Abstract

The objective of this study was to retrieve daily composite soil moisture by jointly using brightness temperature observations from multiple operating satellites for near real-time application with better coverage and higher accuracy. Our approach was to first apply the single-channel brightness radiometric algorithm to estimate soil moisture from the respective brightness temperature observations of the SMAP, SMOS, AMSR2, FY3B, and FY3C satellites on the same day and then produce a daily composite dataset by averaging the individual satellite-retrieved soil moisture.
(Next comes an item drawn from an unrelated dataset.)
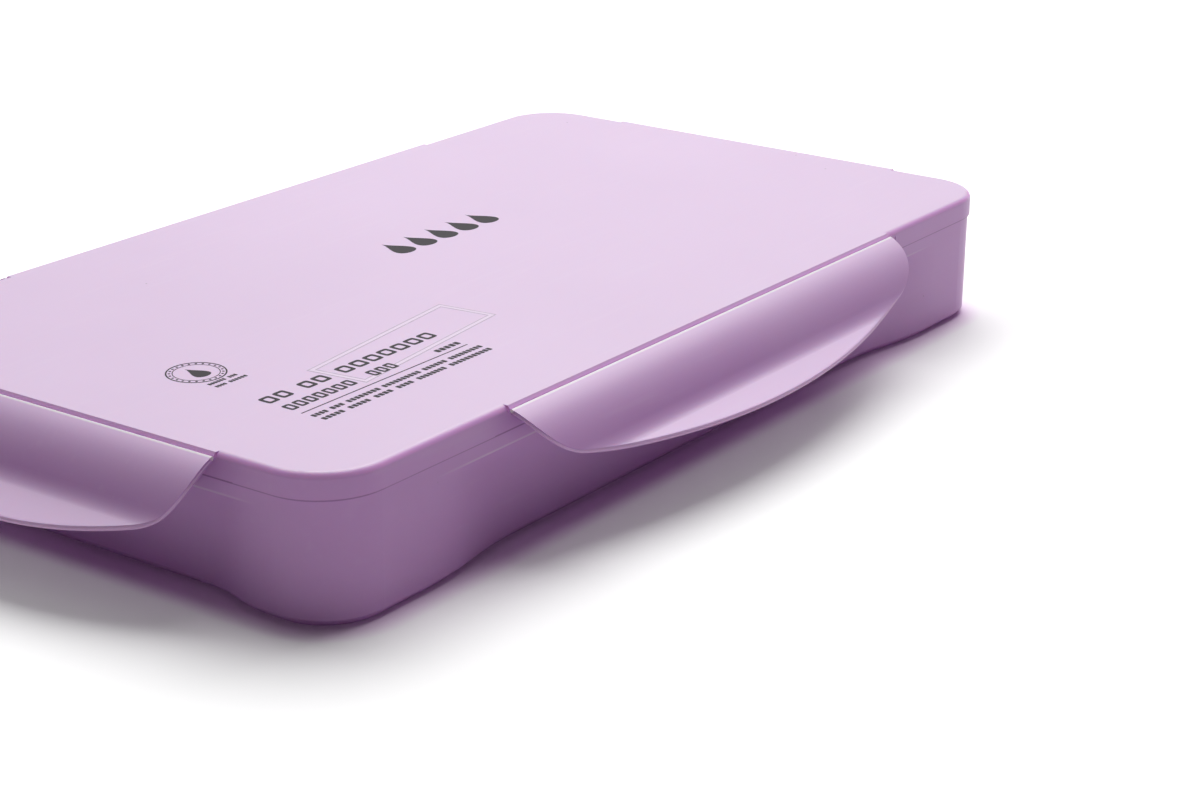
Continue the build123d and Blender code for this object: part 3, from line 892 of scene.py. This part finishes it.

We further evaluated our product, the official soil moisture products of the five satellites, and the ensemble mean (i.e., arithmetic mean) of the five official satellite soil moisture products against ground observations from two networks in Central Tibet and Anhui Province, China. The results show that our product outperforms the individual released products of the five satellites and their ensemble means in the two validation areas. The root mean square error (RMSE) values of our product were 0.06 and 0.09 m3/m3 in Central Tibet and Anhui Province, respectively. Relative to the ensemble mean of the five satellite products, our product improves the accuracy by 9.1% and 57.7% in Central Tibet and Anhui Province, respectively. This demonstrates that jointly using brightness temperature observations from multiple satellites to retrieve soil moisture not only improves the spatial coverage of daily observations but also produces better daily composite products.